## [Exercise]
What lines of the data include the string "overall"? Copy them all.
□ □ □
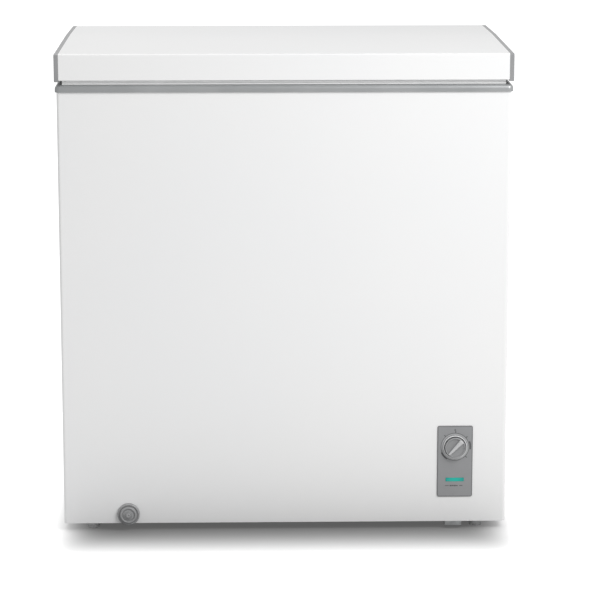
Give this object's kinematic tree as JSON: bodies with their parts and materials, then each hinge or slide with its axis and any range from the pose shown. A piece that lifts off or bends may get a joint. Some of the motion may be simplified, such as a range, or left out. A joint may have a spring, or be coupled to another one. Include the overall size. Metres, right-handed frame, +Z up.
{
  "type": "chest freezer",
  "caption": "Free-standing chest freezer with a hinged insulated lid, front control panel, front drain, hanging wire basket and side compressor compartment.",
  "frame": {"origin": "on the floor, under the middle of the overall box", "axes": "+Z up, -Y is the front with the controls, +X to the right seen from the front"},
  "size_m": [0.8, 0.5644, 0.86],
  "materials": {
    "white_paint": "satin",
    "galvanised_sheet": "satin",
    "liner_aluminium": "satin",
    "insulation_foam": "matte",
    "grey_plastic": "satin",
    "cap_plastic": "satin",
    "white_plastic": "gloss",
    "seal_rubber": "matte",
    "black_rubber": "matte",
    "foot_plastic": "matte",
    "hinge_steel": "satin",
    "pin_steel": "polished",
    "spring_steel": "satin",
    "screw_zinc": "satin",
    "compressor_black": "satin",
    "copper_tube": "satin",
    "steel_tube": "satin",
    "coil_aluminium": "satin",
    "black_plastic": "matte",
    "panel_grey": "satin",
    "knob_grey": "satin",
    "lens_teal": "gloss",
    "lamp_plastic": "gloss",
    "lead_sheath": "matte",
    "basket_wire": "gloss"
  },
  "bodies": {
    "cabinet": {"outer_case": "white_paint", "rear_panel": "galvanised_sheet", "bottom_panel": "galvanised_sheet", "inner_liner": "liner_aluminium", "cabinet_foam": "insulation_foam", "room_partition": "galvanised_sheet", "top_frame": "grey_plastic", "feet": "foot_plastic", "side_grille": "grey_plastic", "service_cover": "galvanised_sheet", "cover_screws": "screw_zinc", "cord_inlet": "black_rubber", "base_plate": "galvanised_sheet", "compressor_shell": "compressor_black", "compressor_bracket": "compressor_black", "compressor_grommets": "black_rubber", "compressor_studs": "screw_zinc", "compressor_nuts": "screw_zinc", "relay_cover": "black_plastic", "discharge_tube": "copper_tube", "suction_tube": "copper_tube", "process_tube": "copper_tube", "filter_drier": "copper_tube", "capillary_tube": "copper_tube", "condenser_coil": "steel_tube", "evaporator_coil": "coil_aluminium", "sensor_tube": "copper_tube", "control_bezel": "panel_grey", "control_box": "black_plastic", "thermostat_body": "galvanised_sheet", "indicator_lens": "lens_teal", "indicator_lamp": "lamp_plastic", "compressor_lead": "lead_sheath", "drain_collar": "white_plastic", "drain_pipe": "white_plastic", "hinge_body_left": "hinge_steel", "hinge_body_right": "hinge_steel", "hinge_pin_left": "pin_steel", "hinge_pin_right": "pin_steel", "hinge_spring_left": "spring_steel", "hinge_spring_right": "spring_steel", "hinge_cover_left": "cap_plastic", "hinge_cover_right": "cap_plastic", "hinge_screws": "screw_zinc"},
    "lid": {"lid_skin": "white_paint", "lid_end_cap_left": "cap_plastic", "lid_end_cap_right": "cap_plastic", "lid_liner": "white_plastic", "lid_foam": "insulation_foam", "lid_gasket": "seal_rubber", "hinge_leaf_left": "hinge_steel", "hinge_leaf_right": "hinge_steel", "leaf_screws": "screw_zinc"},
    "control_knob": {"thermostat_knob": "knob_grey", "thermostat_spindle": "pin_steel"},
    "drain_spout": {"drain_spout": "white_plastic"},
    "drain_dial": {"drain_dial": "white_plastic"},
    "drain_stopper": {"drain_stopper": "black_rubber"},
    "basket": {"storage_basket": "basket_wire"}
  },
  "joints": [
    {"name": "lid_hinge", "type": "hinge", "parent": "cabinet", "child": "lid", "pos_m": [0, 0.27225, 0.807], "axis": [-1, 0, 0], "range_deg": [0, 85]},
    {"name": "thermostat_turn", "type": "hinge", "parent": "cabinet", "child": "control_knob", "pos_m": [0.305, -0.27, 0.1536], "axis": [0, 1, 0], "range_deg": [-177, 93]},
    {"name": "basket_slide", "type": "slide", "parent": "cabinet", "child": "basket", "axis": [-1, 0, 0], "range_m": [0, 0.405]},
    {"name": "spout_pull", "type": "slide", "parent": "cabinet", "child": "drain_spout", "axis": [0, -1, 0], "range_m": [0, 0.025]},
    {"name": "drain_turn", "type": "hinge", "parent": "drain_spout", "child": "drain_dial", "pos_m": [-0.281, -0.27, 0.032], "axis": [0, 1, 0], "range_deg": [0, 180]},
    {"name": "stopper_lift", "type": "slide", "parent": "cabinet", "child": "drain_stopper", "axis": [0, 0, 1], "range_m": [0, 0.03]}
  ]
}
□ □ □
## [Answer to this exercise]
Give this object's kinematic tree as JSON: bodies with their parts and materials, then each hinge or slide with its axis and any range from the pose shown. A piece that lifts off or bends may get a joint. Some of the motion may be simplified, such as a range, or left out. A joint may have a spring, or be coupled to another one. Include the overall size. Metres, right-handed frame, +Z up.
  "frame": {"origin": "on the floor, under the middle of the overall box", "axes": "+Z up, -Y is the front with the controls, +X to the right seen from the front"},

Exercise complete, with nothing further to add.